Objective
Reproduce every line in the listing that contains the word "from".

Collected material
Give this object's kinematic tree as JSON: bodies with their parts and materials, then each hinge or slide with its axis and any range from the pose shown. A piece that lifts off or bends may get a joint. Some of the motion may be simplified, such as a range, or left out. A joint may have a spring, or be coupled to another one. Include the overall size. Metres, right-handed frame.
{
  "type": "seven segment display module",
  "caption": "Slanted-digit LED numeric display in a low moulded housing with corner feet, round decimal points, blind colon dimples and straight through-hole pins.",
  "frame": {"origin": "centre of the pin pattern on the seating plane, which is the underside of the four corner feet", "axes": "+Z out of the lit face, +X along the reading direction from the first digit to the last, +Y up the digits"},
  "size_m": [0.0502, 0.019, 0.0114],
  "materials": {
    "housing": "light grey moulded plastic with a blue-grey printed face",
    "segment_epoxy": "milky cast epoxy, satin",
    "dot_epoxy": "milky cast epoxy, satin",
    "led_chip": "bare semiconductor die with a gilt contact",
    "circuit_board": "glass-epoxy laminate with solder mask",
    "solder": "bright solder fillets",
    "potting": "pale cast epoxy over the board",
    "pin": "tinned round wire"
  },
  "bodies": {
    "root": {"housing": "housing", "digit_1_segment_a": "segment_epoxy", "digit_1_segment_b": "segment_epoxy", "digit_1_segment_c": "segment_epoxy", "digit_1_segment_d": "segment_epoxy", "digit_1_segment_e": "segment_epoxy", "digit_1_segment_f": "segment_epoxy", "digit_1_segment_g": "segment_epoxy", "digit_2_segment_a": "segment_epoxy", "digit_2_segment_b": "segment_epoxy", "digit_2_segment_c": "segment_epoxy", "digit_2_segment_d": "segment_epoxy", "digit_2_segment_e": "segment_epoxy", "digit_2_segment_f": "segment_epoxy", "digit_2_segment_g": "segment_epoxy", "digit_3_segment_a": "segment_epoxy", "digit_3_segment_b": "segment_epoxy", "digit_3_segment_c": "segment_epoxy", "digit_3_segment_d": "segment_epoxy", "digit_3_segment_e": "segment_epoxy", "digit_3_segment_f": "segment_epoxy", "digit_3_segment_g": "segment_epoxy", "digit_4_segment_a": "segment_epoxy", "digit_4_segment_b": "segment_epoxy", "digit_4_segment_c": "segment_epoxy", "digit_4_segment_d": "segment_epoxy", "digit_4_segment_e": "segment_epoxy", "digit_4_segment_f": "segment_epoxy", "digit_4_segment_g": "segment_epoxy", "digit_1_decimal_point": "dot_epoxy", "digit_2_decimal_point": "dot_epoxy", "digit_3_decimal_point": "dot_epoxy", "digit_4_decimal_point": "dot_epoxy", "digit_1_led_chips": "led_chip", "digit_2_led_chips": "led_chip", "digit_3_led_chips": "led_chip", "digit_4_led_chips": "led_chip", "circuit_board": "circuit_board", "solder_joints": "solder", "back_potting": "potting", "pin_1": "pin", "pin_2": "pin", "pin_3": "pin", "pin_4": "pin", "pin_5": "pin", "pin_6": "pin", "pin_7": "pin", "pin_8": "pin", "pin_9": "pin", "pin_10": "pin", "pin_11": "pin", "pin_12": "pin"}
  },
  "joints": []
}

Result for this task
Give this object's kinematic tree as JSON: bodies with their parts and materials, then each hinge or slide with its axis and any range from the pose shown. A piece that lifts off or bends may get a joint. Some of the motion may be simplified, such as a range, or left out. A joint may have a spring, or be coupled to another one. Include the overall size. Metres, right-handed frame.
  "frame": {"origin": "centre of the pin pattern on the seating plane, which is the underside of the four corner feet", "axes": "+Z out of the lit face, +X along the reading direction from the first digit to the last, +Y up the digits"},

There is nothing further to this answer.